20 Apr 2024
Sunday 9 March 2014 - 11:13
Story Code : 88050

EUs Ashton in goodwill visit to Iran

TEHRAN: EU foreign policy chief Catherine Ashton was in Iran Sunday for top-level meetings with officials who are pursuing a track of talks they hope will eventually end international pressure and suspicions over Tehran's nuclear programme.
Ashton's mainly symbolic visit comes amid a thaw in Iran's strained relations with the West after Tehran signed a preliminary deal last November rolling back parts of its nuclear activities in return for a curbing of some Western sanctions.

The breakthrough was made possible after last year's election of Iranian President Hassan Rouhani, viewed as a relative moderate who has the ear of supreme leader Ayatollah Ali Khamenei.

The November deal has opened the way to discussions aimed at reaching a definitive accord between Iran and the five permanent members of the UN Security Council, plus Germany -- the so-called P5+1.

Negotiators hope to reach final agreement by July 20, when the interim pact is due to expire.

Experts from all the parties have already met to prepare the way for the next high-level talks in Vienna on March 17, which will be followed by several others rounds until July.

Ashton, who leads the P5+1's engagement with Iran, will meet Rouhani, Foreign Minister Mohammad Javad Zarif, "as well as other senior officials and representatives from leading Civil Society organisations," a brief statement from her office said.

Iranian media quoted Deputy Foreign Minister Majid Takhte Ravanchi as saying that Ashton was in Iran to discuss "bilateral ties between Iran and European Union".

He added: "Naturally the nuclear issue will be raised too."

The trip is the first to Iran by a European Union policy chief since 2008.

On Sunday, Ashton is scheduled to meet Rouhani, Parliament speaker Ali Larijani and Zarif.

Her trip follows official visits by top diplomats from Italy, Sweden, Belgium and Spain.

"She comes to further oil the wheels of relations with Iran," one Tehran-based European diplomat told AFP.

"It is also a goodwill gesture from the EU."

- Human rights on agenda -

The issue of human rights will also be on Ashton's agenda, despite the potential to upset Iranian hardliners, sources close to the delegation said.

An eight-member European Parliament group visited Iran in December and met rights lawyer Nasrin Sotoudeh and film-maker Jafar Panahi, sparking criticism from conservative politicians.

MP Kazem Jalali called the meeting tantamount to "interference in Iran's internal affairs".

Sotoudeh was released from jail along with nearly a dozen other political prisoners last September, part of Rouhani's charm offensive.

The United States, other Western powers and Israel have long suspected Iran of using its civil nuclear energy programme as a cover for developing atomic weapons, a charge denied by Tehran.
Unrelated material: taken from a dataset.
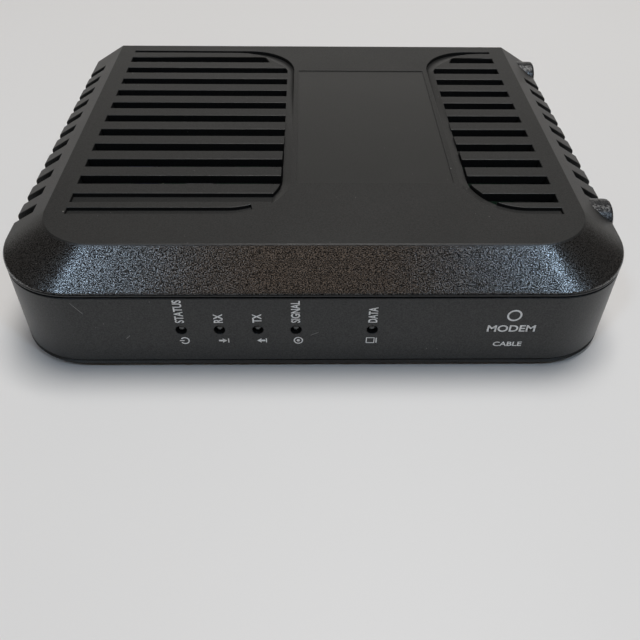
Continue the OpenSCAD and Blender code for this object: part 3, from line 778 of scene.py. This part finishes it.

Zarif has repeatedly said a comprehensive nuclear deal with world powers was within the reach by July.

However, there are many outstanding sensitive issues including the scope of Iran's enrichment programme, demands that its bunkered Fordo uranium enrichment site be closed and the Arak heavy-water reactor.

The unfinished Arak reactor is of concern to the West because Tehran could theoretically extract weapons-grade plutonium from its spent fuel if it also builds a reprocessing facility, giving it a second possible route to a nuclear bomb.

Iran refuses to close its controversial nuclear facilities, saying it could take measures to reassure the West about the peaceful nature of the plants.